Abducted school girls, Boko Haram and Kony
It was some time ago, when I wrote up the story of Apolonia, my Sudanese friend, that I first came across the name Kony and the Lord's Liberation Army. 'We saw that the Lord’s Resistance army (LRA rebels) came
running towards us.' Apolonia told me. 'The LRA was a sectarian religious and military group
operating in Northern Uganda from bases in Southern Sudan. The
LRA was renowned for killing, torturing, maiming, raping its victims,
abducting large numbers of civilians, and virtually enslaving
numerous children.' Kony has a price on his head. For many years there were attempts to capture him, but he escaped capture to this day. He may be in the Republic of Congo or anywhere else in the vast lands in the neighbourhood of Uganda. Now Boko Haram abducted 270 girls in Northern Nigeria, half a continent away from Uganda and Southern Sudan, where Kony operated.
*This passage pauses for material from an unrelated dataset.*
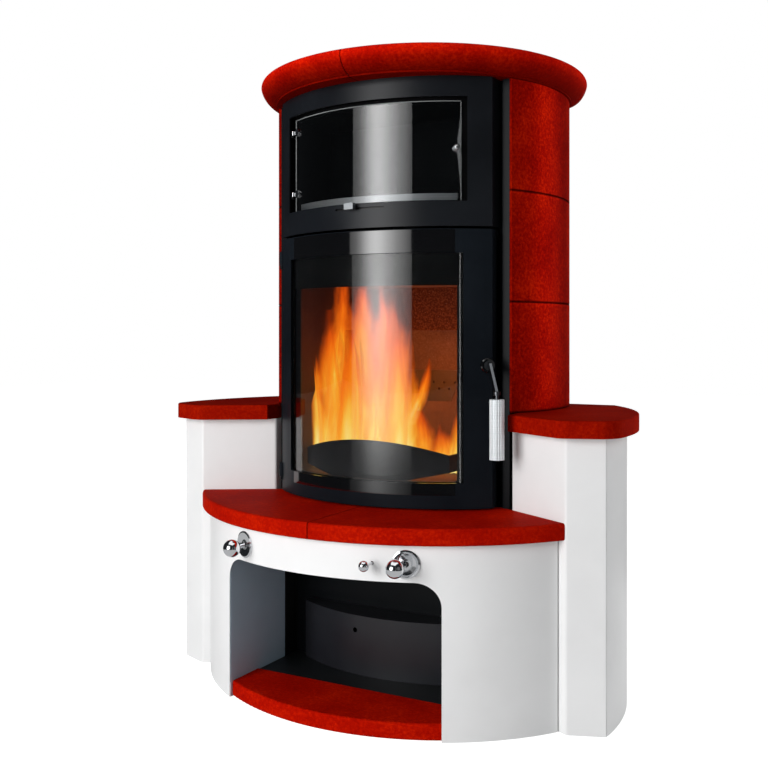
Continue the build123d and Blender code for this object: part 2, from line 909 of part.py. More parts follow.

Boko Haram practice a form of fundamental Islam, the LRA practised a weird cocktail of Christianity and Achioli tribal beliefs, but the end results are the same, children get abducted, children are used in a conflict they are not part of. Perhaps we need to look at our media and our political and military priorities. Do we dismiss these incidents as 'This is Africa, what do you expect?' 'These are simple primitive people, such abductions are part of the way they live?' Such an attitude must be unacceptable. We, and the media in particular, need to understand Africa, an African mentality, empathize with their plight and care. Above all, we must care with all our might.